Помню, что известие это меня и других взволновало необычайно; я не разбирался тогда в возможностях этой поголовной измены и сильно негодовал на конвойцев за их поведение, хотя я должен был бы и тогда сознавать, что в своем «полном составе» конвой никоим образом не мог появиться в Думе: 2 сотни его находились в то время в Могилеве, сотня или полторы в Царском Селе, и, кажется, полсотня несла службу в Киеве при вдовствующей государыне императрице. В Петрограде могла находиться (и находилась там в действительности) лишь оставшаяся там небольшая команда, из коих было много вольнонаемных мастеровых да разные нестроевые.
Но такова уж сила лживого известия, переданного в мятущееся время, – ему верят порою вопреки полной очевидности.
Поверил ему, вероятно, не менее убежденно и сам генерал Клембовский, получив это тяжелое известие из Петрограда и передавая его столь предупредительно нам из того самого Могилева, где, как он отлично знал и сам, продолжала находиться почти половина конвоя… Поверили этому, как ни странно, тогда и мы, свита государя.
Впоследствии, когда мы уже вернулись в Ставку, прибывшие из Петрограда офицеры-конвойцы на мои упреки рассказали мне, как было дело в действительности.
По их словам, двигавшаяся по Шпалерной (где находились казармы конвоя) и направлявшаяся к Таврическому дворцу возбужденная громадная толпа народа привлекла внимание оставшейся в Петрограде команды, и многие, главным образом из любопытства, намеревались вместе с нею добраться до Думы.
Но оставшийся в Петрограде есаул Мануха это им запретил и сказал:
– Сидите тут смирно – я один пойду в Думу и разузнаю, в чем дело, – и направился туда.

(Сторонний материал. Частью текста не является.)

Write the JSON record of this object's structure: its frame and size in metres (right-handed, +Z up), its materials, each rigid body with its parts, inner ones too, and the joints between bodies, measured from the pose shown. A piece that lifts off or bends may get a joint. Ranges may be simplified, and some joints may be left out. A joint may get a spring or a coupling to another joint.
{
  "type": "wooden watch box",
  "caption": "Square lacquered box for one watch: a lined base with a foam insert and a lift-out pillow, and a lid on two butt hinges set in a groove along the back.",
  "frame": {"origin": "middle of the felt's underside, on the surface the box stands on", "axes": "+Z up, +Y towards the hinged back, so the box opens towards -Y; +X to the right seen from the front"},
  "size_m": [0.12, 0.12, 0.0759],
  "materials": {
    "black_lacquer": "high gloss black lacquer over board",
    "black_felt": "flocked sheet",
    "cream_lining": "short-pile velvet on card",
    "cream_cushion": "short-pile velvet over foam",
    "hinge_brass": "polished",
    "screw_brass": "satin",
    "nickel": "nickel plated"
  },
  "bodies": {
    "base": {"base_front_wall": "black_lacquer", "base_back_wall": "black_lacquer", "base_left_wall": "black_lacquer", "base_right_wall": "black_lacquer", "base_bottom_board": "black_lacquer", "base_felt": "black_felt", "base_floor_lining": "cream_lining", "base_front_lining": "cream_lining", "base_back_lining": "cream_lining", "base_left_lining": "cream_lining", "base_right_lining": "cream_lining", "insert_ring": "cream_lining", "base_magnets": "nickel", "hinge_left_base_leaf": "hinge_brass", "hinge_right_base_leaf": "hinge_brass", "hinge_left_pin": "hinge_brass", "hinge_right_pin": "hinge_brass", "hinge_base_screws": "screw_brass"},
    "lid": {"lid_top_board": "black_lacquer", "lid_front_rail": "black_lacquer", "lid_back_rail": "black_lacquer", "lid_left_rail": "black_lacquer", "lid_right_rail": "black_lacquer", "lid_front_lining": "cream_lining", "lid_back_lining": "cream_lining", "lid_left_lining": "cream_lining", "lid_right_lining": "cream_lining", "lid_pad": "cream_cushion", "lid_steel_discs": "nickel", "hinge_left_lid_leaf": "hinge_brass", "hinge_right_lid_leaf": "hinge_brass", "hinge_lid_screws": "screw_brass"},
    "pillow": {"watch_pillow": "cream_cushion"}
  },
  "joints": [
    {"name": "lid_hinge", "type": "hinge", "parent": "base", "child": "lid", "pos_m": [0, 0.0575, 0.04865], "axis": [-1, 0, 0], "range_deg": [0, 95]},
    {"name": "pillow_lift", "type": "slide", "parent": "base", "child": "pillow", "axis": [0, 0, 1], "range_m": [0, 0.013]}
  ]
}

Все же несколько человек, не более 30–40, несмотря на приказание, смешались с толпой и пробрались вместе с ней на двор Таврического дворца.
Их красивая, своеобразная казачья форма привлекла всеобщее внимание. Вышедший из Думы какой-то депутат, увидев офицера, обратился к Манухе с предложением привести разрозненных людей в порядок.
Мануха отказался, но какой-то урядник конвоя все же выстроил этих людей, и тогда депутат обратился к ним с речью: «Товарищи, мы счастливы, что даже и конвой» и т. д., и т. д.
Что было дальше, я уже забыл, но помню, что эти же офицеры мне говорили, что 2 сотни, бывшие в Царском, так же как и сотни, находившиеся в Могилеве и Киеве, оставались все время верными присяге, на своих постах.
Это же засвидетельствовал и граф Бенкендорф, находившийся все время при Ее Величестве в Царском Селе, в Александровском дворце.
По его словам, «как конвой, так и собственный Его Величества полк держались в превосходном порядке, готовые всегда исполнить свой долг».
Конвой не соблазнился и революционным приказом № 1, утвердив на своих местах все свое прежнее начальство, чего, к сожалению, не сделал Сводный полк.
Обе эти части телохранителей, неся верную службу, оставались во дворце до 8 марта, когда сменены были по приказу Временного правительства – объявленному через генерала Корнилова – революционными гвардейскими стрелками.